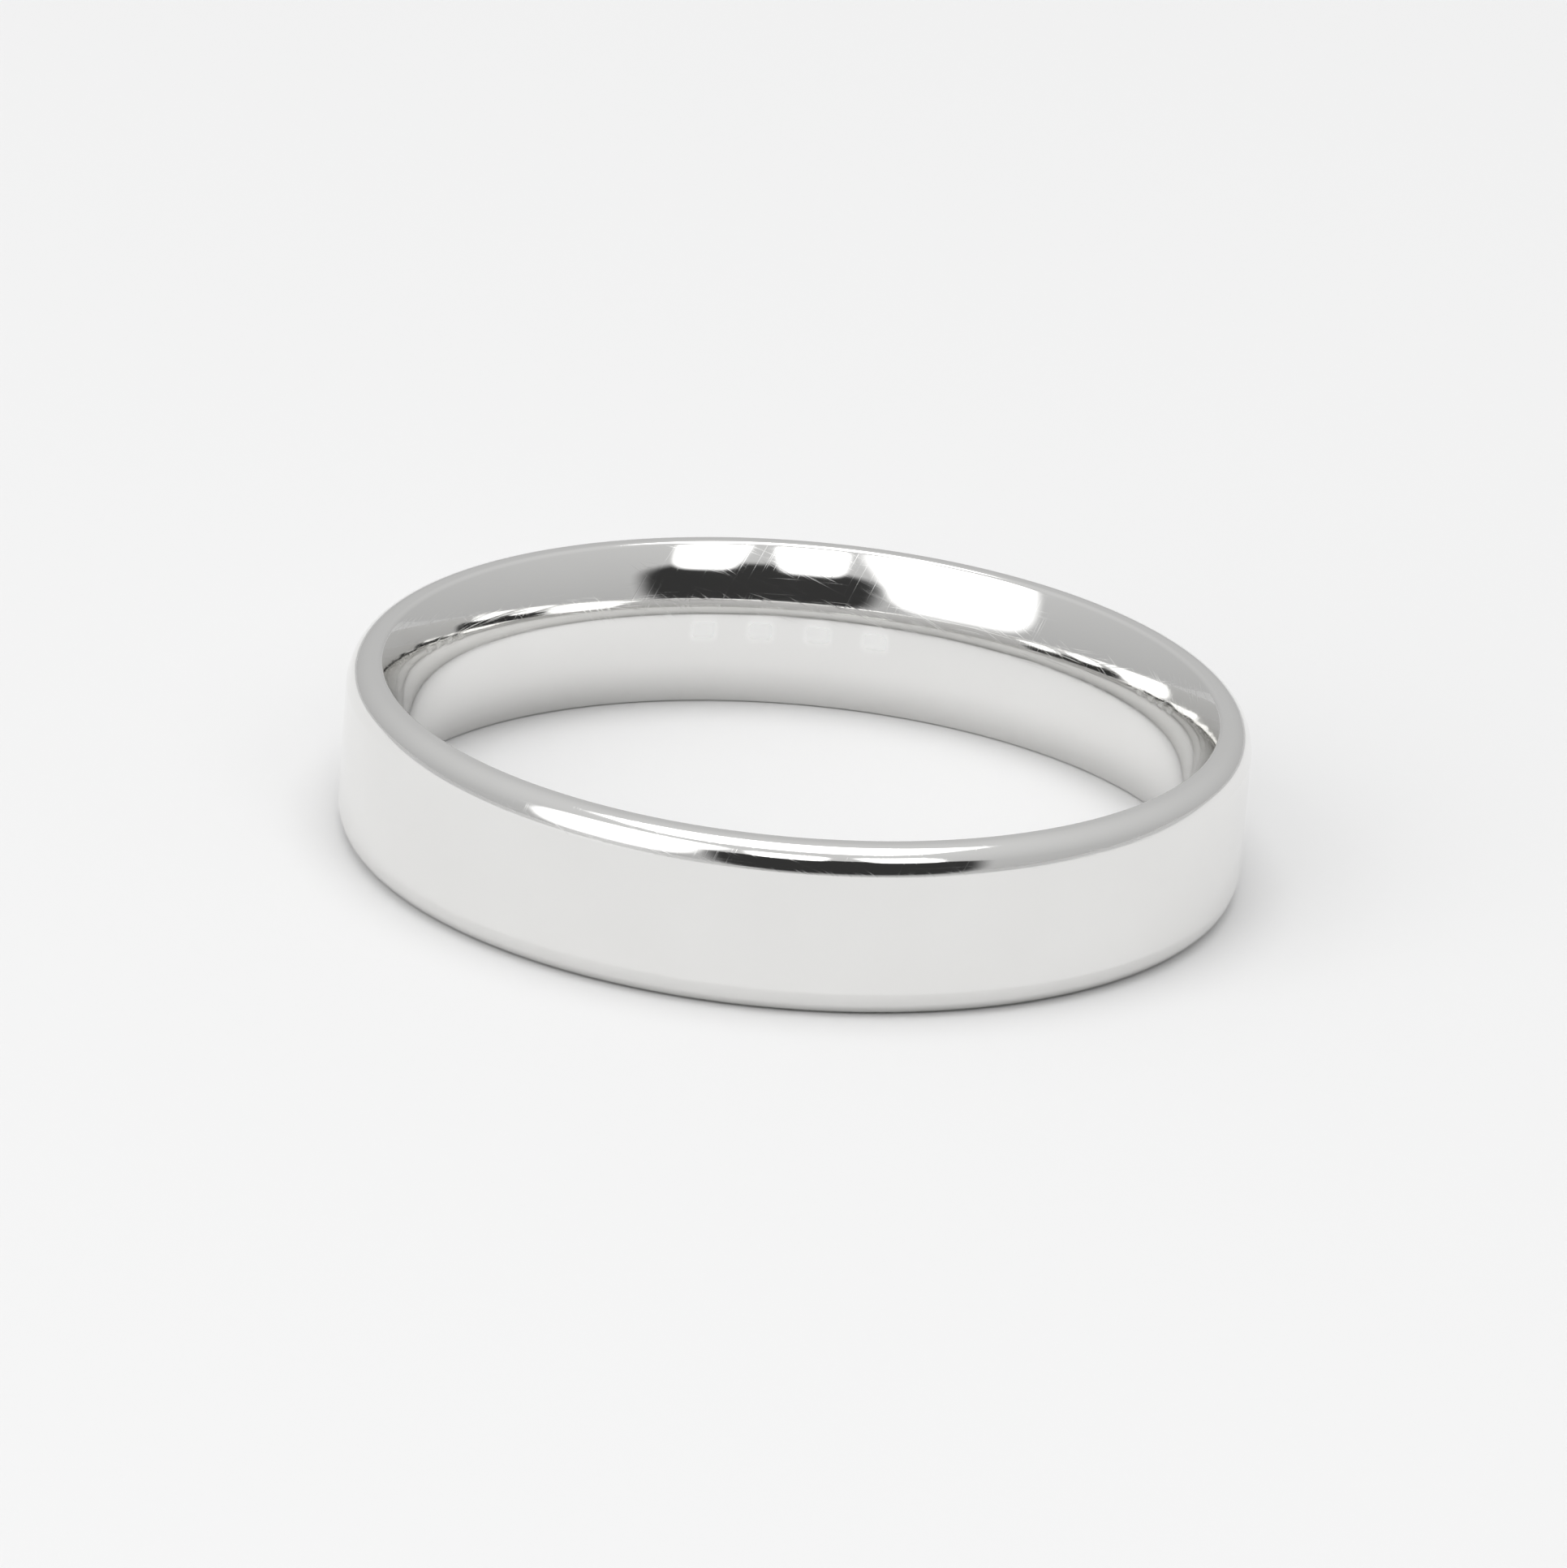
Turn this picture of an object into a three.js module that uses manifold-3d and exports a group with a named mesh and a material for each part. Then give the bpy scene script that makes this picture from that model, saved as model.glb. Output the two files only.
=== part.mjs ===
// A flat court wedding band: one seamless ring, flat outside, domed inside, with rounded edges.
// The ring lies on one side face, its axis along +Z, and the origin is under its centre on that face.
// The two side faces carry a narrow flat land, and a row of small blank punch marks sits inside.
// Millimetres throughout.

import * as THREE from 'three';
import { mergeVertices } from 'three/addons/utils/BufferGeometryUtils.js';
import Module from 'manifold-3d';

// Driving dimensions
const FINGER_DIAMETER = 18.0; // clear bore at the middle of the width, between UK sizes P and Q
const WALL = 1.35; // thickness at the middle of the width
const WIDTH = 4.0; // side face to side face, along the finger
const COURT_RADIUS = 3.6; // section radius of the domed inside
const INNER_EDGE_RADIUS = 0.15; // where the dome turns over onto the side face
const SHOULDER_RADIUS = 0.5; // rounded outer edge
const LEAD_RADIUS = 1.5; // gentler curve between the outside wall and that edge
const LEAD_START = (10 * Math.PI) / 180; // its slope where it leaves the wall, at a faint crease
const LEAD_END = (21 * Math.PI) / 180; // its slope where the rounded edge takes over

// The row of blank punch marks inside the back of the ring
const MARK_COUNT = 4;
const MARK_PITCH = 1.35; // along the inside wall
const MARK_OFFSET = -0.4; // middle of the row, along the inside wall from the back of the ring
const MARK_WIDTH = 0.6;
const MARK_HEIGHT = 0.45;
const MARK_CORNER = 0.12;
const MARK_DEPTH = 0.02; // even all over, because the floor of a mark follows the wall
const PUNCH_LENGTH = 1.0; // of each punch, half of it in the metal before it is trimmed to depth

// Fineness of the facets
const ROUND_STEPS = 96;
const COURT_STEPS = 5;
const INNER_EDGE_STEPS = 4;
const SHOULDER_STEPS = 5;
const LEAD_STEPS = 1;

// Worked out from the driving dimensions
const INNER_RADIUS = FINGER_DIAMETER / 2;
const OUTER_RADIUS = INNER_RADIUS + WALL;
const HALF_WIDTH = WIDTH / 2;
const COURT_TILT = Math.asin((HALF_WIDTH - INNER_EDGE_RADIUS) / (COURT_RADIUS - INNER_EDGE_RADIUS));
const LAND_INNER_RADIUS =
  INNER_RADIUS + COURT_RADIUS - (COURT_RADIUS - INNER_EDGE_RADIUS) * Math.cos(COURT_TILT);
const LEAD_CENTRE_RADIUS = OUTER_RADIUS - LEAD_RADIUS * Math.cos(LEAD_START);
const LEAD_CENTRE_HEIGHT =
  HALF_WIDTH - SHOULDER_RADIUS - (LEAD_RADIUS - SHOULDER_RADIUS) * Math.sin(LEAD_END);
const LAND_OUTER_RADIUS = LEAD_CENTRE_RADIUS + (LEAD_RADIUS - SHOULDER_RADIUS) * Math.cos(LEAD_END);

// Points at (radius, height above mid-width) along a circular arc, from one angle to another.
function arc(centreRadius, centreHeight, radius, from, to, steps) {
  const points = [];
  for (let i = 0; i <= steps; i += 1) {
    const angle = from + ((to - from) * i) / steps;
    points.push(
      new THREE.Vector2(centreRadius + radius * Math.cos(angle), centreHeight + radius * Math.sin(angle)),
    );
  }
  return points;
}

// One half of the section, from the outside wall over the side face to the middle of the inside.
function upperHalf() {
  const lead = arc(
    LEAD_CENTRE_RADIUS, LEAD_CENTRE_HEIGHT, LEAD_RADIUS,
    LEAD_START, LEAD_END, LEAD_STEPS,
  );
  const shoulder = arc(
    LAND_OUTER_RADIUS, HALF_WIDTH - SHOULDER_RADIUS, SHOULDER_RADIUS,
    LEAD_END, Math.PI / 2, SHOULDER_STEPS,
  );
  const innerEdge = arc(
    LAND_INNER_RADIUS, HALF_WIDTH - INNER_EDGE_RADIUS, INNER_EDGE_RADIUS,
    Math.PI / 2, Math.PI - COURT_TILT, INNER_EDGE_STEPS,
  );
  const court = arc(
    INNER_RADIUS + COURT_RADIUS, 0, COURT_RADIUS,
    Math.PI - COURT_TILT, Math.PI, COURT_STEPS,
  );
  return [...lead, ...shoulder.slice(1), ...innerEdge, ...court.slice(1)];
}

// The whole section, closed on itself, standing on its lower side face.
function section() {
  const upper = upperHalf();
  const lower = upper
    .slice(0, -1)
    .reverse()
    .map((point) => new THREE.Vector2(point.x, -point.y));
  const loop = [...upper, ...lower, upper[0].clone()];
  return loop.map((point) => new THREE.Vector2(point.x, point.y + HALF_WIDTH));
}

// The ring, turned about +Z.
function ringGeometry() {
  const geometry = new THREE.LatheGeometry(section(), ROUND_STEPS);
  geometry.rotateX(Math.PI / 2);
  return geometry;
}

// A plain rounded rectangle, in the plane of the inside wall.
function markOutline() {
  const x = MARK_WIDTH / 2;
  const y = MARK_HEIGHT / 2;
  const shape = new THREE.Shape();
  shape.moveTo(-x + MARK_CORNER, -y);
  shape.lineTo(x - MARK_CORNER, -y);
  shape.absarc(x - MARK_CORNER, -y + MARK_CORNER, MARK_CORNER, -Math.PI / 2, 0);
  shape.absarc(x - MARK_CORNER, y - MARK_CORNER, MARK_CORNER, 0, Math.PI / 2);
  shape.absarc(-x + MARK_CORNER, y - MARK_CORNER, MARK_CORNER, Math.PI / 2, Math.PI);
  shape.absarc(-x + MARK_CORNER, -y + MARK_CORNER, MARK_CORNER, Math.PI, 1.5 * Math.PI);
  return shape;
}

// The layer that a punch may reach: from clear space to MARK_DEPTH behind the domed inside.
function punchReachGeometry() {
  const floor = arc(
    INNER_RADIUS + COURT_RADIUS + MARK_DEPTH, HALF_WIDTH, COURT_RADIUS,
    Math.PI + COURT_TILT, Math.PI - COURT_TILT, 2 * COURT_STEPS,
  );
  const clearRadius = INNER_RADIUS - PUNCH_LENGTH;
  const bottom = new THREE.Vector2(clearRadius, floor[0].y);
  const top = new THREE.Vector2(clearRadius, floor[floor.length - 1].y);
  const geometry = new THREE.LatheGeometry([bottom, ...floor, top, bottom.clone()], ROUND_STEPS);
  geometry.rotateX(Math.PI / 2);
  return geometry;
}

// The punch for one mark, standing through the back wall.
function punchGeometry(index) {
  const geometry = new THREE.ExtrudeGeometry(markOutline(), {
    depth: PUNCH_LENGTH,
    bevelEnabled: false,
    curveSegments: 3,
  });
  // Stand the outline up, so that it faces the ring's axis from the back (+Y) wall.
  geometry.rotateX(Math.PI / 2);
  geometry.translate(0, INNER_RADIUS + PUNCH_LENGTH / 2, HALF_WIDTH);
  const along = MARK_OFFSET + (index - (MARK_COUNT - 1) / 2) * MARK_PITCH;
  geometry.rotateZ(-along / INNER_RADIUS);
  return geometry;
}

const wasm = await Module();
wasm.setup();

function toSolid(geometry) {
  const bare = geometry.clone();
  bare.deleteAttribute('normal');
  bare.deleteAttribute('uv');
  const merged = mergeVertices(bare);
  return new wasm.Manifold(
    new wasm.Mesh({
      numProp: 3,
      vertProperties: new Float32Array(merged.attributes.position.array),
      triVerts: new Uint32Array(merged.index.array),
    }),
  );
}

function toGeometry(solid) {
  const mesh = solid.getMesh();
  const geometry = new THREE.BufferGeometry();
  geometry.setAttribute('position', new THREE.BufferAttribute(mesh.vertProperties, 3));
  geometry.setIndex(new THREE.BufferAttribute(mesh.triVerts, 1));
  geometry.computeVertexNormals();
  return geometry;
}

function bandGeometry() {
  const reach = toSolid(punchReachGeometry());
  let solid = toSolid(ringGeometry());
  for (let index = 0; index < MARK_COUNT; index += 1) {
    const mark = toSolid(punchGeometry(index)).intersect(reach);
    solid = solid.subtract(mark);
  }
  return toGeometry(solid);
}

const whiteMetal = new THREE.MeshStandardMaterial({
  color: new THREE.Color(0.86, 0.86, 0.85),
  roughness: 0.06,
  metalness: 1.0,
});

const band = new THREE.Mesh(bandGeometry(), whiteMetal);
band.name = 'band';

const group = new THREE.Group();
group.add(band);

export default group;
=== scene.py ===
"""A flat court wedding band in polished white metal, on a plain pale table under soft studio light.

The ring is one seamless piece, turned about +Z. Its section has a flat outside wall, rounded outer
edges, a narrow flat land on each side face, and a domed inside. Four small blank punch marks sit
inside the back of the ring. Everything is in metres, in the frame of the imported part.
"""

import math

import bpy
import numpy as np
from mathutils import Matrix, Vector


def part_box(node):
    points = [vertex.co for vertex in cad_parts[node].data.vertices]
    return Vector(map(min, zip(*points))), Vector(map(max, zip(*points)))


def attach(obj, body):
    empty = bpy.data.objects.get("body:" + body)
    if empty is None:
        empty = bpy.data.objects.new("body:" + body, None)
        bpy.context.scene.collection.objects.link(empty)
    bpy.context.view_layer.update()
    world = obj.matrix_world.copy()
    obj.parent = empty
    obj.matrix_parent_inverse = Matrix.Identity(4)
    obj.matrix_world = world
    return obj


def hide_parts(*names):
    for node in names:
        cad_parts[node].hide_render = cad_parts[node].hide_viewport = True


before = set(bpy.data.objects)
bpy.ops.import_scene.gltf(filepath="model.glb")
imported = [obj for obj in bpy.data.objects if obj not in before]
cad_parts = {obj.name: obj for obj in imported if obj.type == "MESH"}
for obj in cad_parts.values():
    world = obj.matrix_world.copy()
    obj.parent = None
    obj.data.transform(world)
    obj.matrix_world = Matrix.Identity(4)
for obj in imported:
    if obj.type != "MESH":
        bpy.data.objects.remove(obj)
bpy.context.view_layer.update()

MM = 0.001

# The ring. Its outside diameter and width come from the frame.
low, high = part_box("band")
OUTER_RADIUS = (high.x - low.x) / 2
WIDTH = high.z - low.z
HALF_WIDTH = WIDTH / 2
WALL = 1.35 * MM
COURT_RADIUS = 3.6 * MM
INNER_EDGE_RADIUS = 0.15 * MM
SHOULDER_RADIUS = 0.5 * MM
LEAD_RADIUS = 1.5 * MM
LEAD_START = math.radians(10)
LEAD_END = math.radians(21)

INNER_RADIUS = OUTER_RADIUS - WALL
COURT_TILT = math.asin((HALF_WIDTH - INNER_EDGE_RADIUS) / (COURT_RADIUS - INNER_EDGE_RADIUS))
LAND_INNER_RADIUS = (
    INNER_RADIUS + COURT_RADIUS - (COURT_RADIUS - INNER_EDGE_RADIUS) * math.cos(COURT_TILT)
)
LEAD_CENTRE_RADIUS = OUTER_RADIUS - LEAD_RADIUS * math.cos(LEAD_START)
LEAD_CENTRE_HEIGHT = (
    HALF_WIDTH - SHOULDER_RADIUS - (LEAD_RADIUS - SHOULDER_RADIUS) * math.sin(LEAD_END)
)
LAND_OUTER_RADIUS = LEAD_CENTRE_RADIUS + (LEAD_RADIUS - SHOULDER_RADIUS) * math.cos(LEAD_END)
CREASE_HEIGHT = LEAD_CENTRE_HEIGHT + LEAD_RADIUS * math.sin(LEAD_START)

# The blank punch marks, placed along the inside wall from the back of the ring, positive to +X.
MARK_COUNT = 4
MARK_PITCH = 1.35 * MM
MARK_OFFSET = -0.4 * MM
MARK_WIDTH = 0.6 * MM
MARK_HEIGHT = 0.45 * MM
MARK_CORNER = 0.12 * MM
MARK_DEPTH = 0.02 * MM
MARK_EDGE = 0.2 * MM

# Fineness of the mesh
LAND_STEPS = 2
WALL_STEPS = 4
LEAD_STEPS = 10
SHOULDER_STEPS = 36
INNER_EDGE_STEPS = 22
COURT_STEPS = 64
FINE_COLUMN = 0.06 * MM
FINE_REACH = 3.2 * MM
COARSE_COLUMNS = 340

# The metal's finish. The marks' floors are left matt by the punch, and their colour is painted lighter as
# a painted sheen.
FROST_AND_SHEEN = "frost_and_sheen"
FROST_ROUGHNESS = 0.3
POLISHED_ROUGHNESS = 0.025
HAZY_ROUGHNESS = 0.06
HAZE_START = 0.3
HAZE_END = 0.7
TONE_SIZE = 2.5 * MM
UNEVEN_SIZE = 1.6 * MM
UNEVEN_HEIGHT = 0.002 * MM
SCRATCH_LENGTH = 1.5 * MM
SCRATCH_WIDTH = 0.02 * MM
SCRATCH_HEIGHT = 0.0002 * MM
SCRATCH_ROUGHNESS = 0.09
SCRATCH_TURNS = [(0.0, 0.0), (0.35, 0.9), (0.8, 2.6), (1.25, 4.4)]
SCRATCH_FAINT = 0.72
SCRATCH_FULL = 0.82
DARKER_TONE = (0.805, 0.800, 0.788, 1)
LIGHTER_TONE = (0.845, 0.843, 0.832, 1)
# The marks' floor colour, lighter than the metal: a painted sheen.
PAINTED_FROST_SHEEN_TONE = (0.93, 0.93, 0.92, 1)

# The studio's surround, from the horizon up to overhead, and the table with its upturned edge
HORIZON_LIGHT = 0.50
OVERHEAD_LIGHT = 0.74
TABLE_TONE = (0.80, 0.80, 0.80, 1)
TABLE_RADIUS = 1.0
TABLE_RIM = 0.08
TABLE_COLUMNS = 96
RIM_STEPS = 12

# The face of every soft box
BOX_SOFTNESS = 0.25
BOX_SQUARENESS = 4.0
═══
• Short exercise: Repeat the material word for word from its opening line up to and including the line containing "const LEAD_END = (21".

• Response to the exercise:
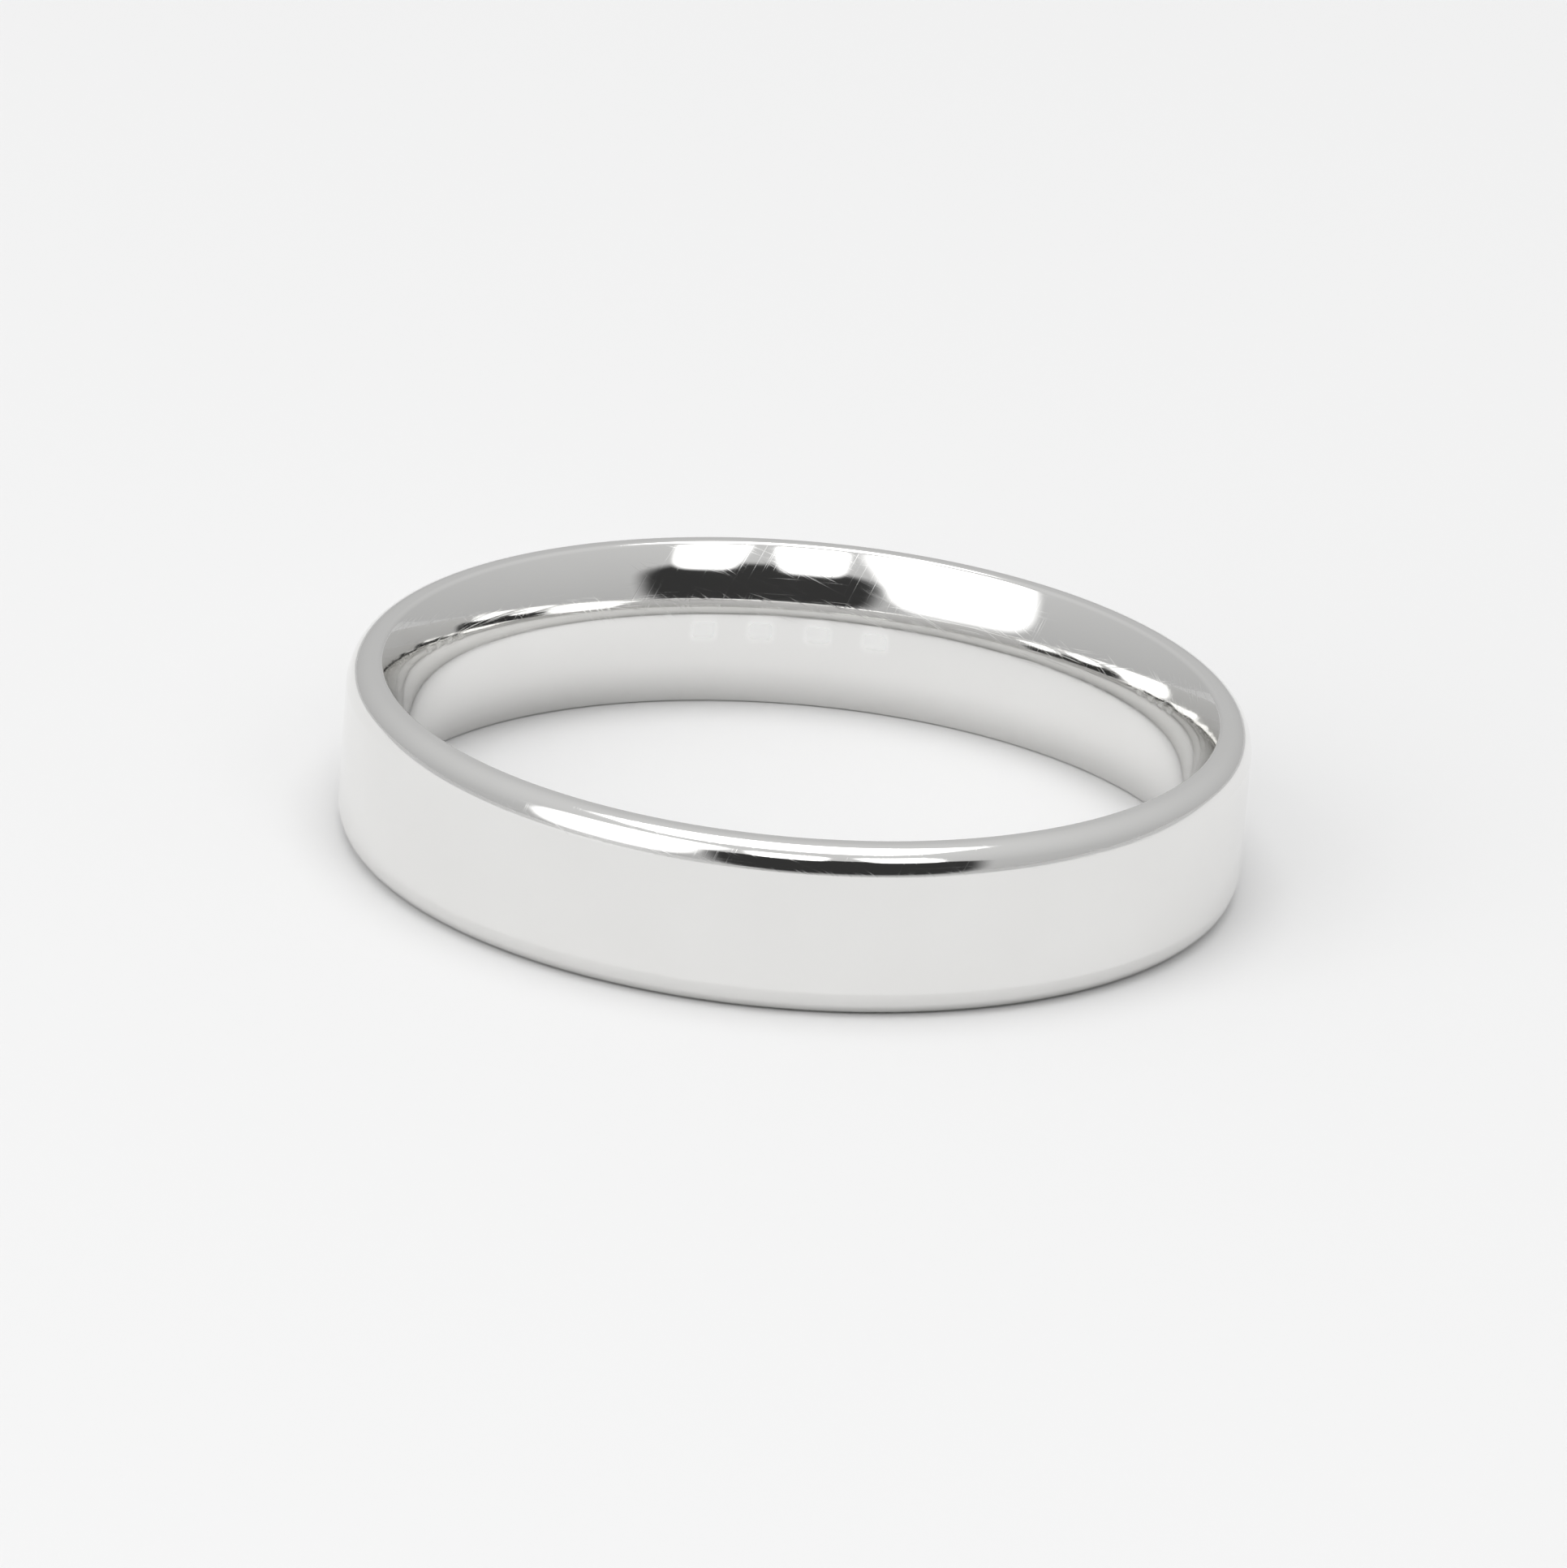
Turn this picture of an object into a three.js module that uses manifold-3d and exports a group with a named mesh and a material for each part. Then give the bpy scene script that makes this picture from that model, saved as model.glb. Output the two files only.
=== part.mjs ===
// A flat court wedding band: one seamless ring, flat outside, domed inside, with rounded edges.
// The ring lies on one side face, its axis along +Z, and the origin is under its centre on that face.
// The two side faces carry a narrow flat land, and a row of small blank punch marks sits inside.
// Millimetres throughout.

import * as THREE from 'three';
import { mergeVertices } from 'three/addons/utils/BufferGeometryUtils.js';
import Module from 'manifold-3d';

// Driving dimensions
const FINGER_DIAMETER = 18.0; // clear bore at the middle of the width, between UK sizes P and Q
const WALL = 1.35; // thickness at the middle of the width
const WIDTH = 4.0; // side face to side face, along the finger
const COURT_RADIUS = 3.6; // section radius of the domed inside
const INNER_EDGE_RADIUS = 0.15; // where the dome turns over onto the side face
const SHOULDER_RADIUS = 0.5; // rounded outer edge
const LEAD_RADIUS = 1.5; // gentler curve between the outside wall and that edge
const LEAD_START = (10 * Math.PI) / 180; // its slope where it leaves the wall, at a faint crease
const LEAD_END = (21 * Math.PI) / 180; // its slope where the rounded edge takes over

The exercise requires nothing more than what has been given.